Tim Miles' popularity soaring among Nebraska fans
(Eds: Updates with Miles being named Big Ten coach of year by peers and Petteway named all-conference. Stands.)
By ERIC OLSON
AP Sports Writer
LINCOLN, Neb. -- Maybe Tim Miles really is a miracle worker.
Men's basketball is still relevant at Nebraska in March, the time of year when spring football typically dominates the sports conversation in the Cornhusker state. Instead, it's all hoops, all the time right now and all eyes are on Miles.
The energetic, quick-witted 47-year-old was hired in March 2012 and sold the dream of someday leading the Huskers to the NCAA tournament and winning when they got there.
Skeptical fans, accustomed to disappointment, said they would believe it when they see it. Well, the time might be coming sooner than anyone imagined.
Nebraska (19-11) heads to Indianapolis for the Big Ten tournament after winning 10 of their last 12 games to finish fourth in the conference. The court-storming student section was, in a word, nuts during Sunday's 77-68 upset of then-No. 9 Wisconsin. The rest of the sellout crowd showed up loud and proud, too, and responded favorably to Miles' plea to stand and make noise the whole game.

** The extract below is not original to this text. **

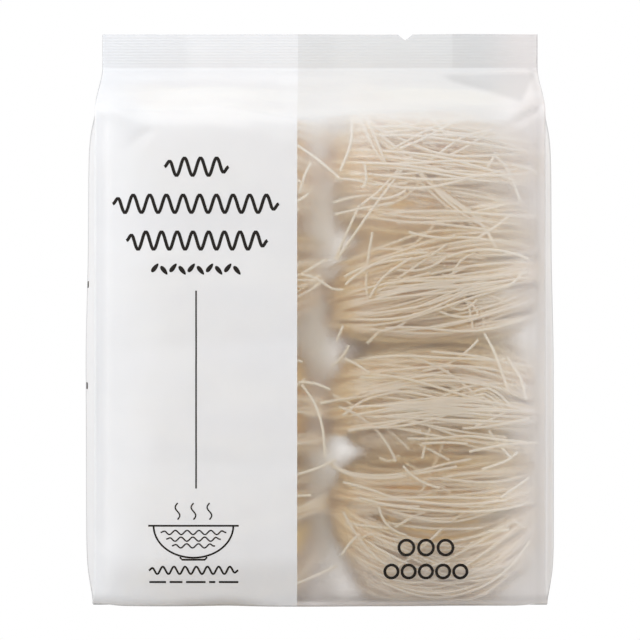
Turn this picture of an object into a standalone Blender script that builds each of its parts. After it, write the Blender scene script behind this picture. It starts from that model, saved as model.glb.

"You're seeing a euphoric state of mind with our fans, and rightly so," said Marc Boehm, the executive associate athletic director who oversees the program. "It's happened quickly, it's happened unexpectedly, and that's the beauty of all this."
Miles, who on Monday was named Big Ten coach of the year in a vote of his peers, has connected with students and the rest of the fans like no other new Nebraska coach has before. He's a voracious user of social media, and he shares in-game thoughts with some 62,000 followers with his halftime tweets. He high-fives students as he enters the arena, and he poses for pictures on the court after games.
He gladly obliged a couple months ago when a man asked him to shoot a video to be used in a wedding proposal. He's quick to tell stories about his small-town South Dakota upbringing and to poke fun at himself for ranking in the bottom half in a graduating class of 13.
Of course, good will lasts only so long. Fans want to see results, and Miles is succeeding on that front, too. The Huskers' 11 conference wins are two more than the total of the last two years and the most by a Nebraska team since 1965-66.
"I really thought if this team could get to .500 in the league, it would be a special accomplishment," Miles said. "For us to go 11-7 in this league, which is (ranked) one or two in the country, is really an amazing performance by our guys."
It looked like the same old Nebraska after a 15-point loss to Creighton and a 31-point stinker at Ohio State. The Huskers were picked to finish last in the Big Ten, and they lost four straight and five of six to begin conference play.
"We were all kind of on our own agendas and didn't really know how to play with each other," Terran Petteway said.
Petteway, who transferred from Texas Tech, is scoring 18 points a game in Miles' motion offense and was named first-team all-conference. The 6-foot-10 Walter Pitchford, a transfer from Florida, is a double-figure scorer who is a reliable 3-point shooter. Shields, who signed with former coach Doc Sadler in 2011, averages 13 points but could go off for 30 any night.
Defensively, the Huskers held eight straight opponents under 40-percent shooting before Wisconsin shot 43 percent Sunday.
"You recruit the right kind of guys, coach them the right way and good things happen," Miles said.
Nebraska would love to win at least a game or two in the Big Ten tournament but is confident it already has secured its first NCAA tournament bid since 1998.
"That's not even a question in my mind when you play like that in this league," Wisconsin coach Bo Ryan said.
This breakthrough season has been in the works since the administration decided to get serious about basketball. Former athletic director Tom Osborne oversaw the construction of one of the nation's best practice facilities. The team moved this season from the outdated Devaney Sports Center to the new Pinnacle Bank Arena, and sellouts were routine.
Miles turned struggling programs into winners in 12 years at non-Division I levels. Then, at Colorado State, he took a seven-win team in 2007-08 to the NCAA tournament in 2011-12.
Boehm said he's not worried about Miles, who has five years left on his contract, being scooped up by another school. Miles has shown he loves a challenge and, with no conference titles since 1950 and an all-time NCAA tournament record of 0-6, Nebraska is one of the biggest.
"It's really a different day and age, and there's no better time to be the basketball coach at Nebraska," Miles said. "I'm very fortunate to have things other coaches didn't have at their disposal."